Global exports of the pricey citrus have triggered an economic renaissance in Calabria, one of Italy’s poorest regions.
“The economic revival has positively affected society, creating jobs across the entire production and processing chain, and giving a future to many youths who in the past were forced to pack their bags and flee in search of a brighter life elsewhere,” Pizzi says.
“Bergamot has overturned our fragile reality; now, families can live on the produce of the land. It has been revolutionary.”
Asia, alongside America and France, where most luxury perfume brands have headquarters, are the top destination markets. The green gold is considered an elite made-in-Italy product.
“Bergamot has become a symbol of Calabrian excellence,” says Gianfranco Capua, owner of Capua 1880, a family-run company that has been in the business of bergamot oil extraction and processing for five generations.
“We export the essential oil – the raw material – worldwide, and the glamour and prestige of our bergamot is steadily rising across all Asia and Southeast Asia, including China, Singapore, India, Korea, Japan, Malaysia and Indonesia,” he adds.
Over the last five years, exports of Capua’s essential bergamot oil to China and other Asian countries have had an average annual growth of between 11 per cent and 13 per cent.
The company’s clients include Asia-based multinational companies involved in the composition of food aromas and flavours, perfumes, alcohol fragrances, body and home care products, and detergents.
Even certain teas produced in Asia are made with drops of the Calabrian treasure. Ugo Sergi owns biological company Azienda Agricola il Bergamotto, a bergamot plantation that exports its essence to Japan, Taiwan and South Korea to make high-quality Earl Grey black tea blend.
Tea-drinkers should be aware that commercial Earl Grey tea produced on a massive scale often contains synthetic, lab-made bergamot flavours, Sergi says, while drops of pure essential oil are used to produce “real” Earl Grey. His “green gold” oil is also used in various Asian countries for therapeutic massages and hot baths.
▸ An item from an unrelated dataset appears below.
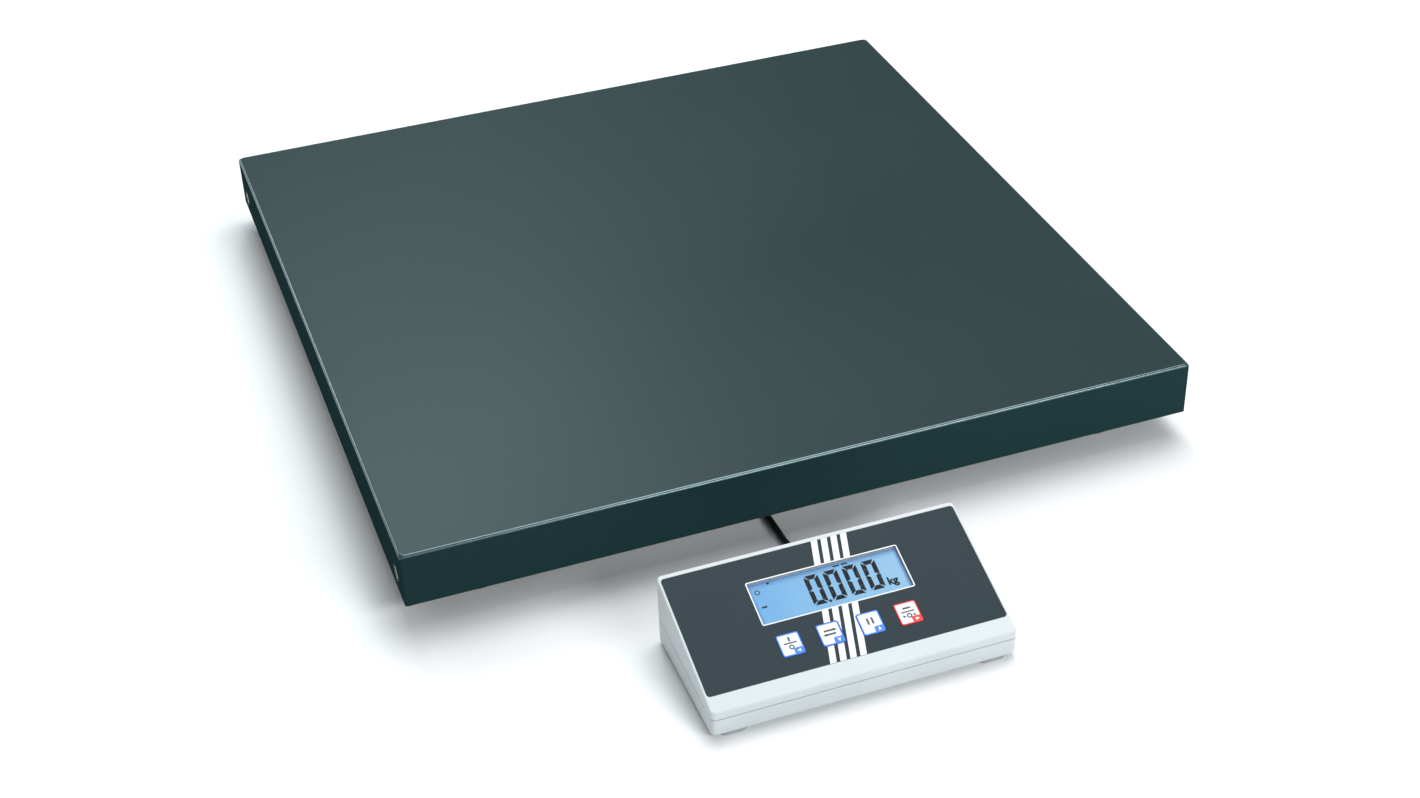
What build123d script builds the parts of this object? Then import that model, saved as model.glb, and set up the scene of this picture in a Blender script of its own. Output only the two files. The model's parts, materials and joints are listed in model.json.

Sergi’s exports to Asia are on the rise, with an increase of 20 per cent over the past few years. He also exports to America and Australia.
His bergamot estate has a rural resort where guests are entertained during “Bergamot Weeks”. “We enjoy opening our doors and hosting foreigners who like to go on trekking tours in the Aspromonte park and take part in the bergamot harvest season to learn about our magical and mysterious fruit that has chosen this patch of land to come to life,” Sergi says. “In a land full of hardships and difficulties, bergamot is the only one who really loves us.”
Producer Elio Attinà, owner of the Il Giardino del Bergamotto estate, sells 12 different kinds of bergamot jam, including bergamot with Calabria’s premium red onion and yellow pumpkin, along with biscuits, chocolates and candied peel.
“We have local dishes such as risotto with bergamot, meat scallops with bergamot juice, and bergamot chicory salad with olives,” says Attinà, who exports the peel to France for making biscuits and dried leaves to Canada to make the much-loved Italian drink grappa.
“The pulp and the fragrant peel can be used in an infinite variety of ways to make delicious recipes,” he adds. “A bergamot fruit holds a kernel of mystery that is impossible to define and which enhances its appeal, especially abroad. In Italy, not that many people are aware of the incredible fruit that grows in their own country and how it can be savoured and used.”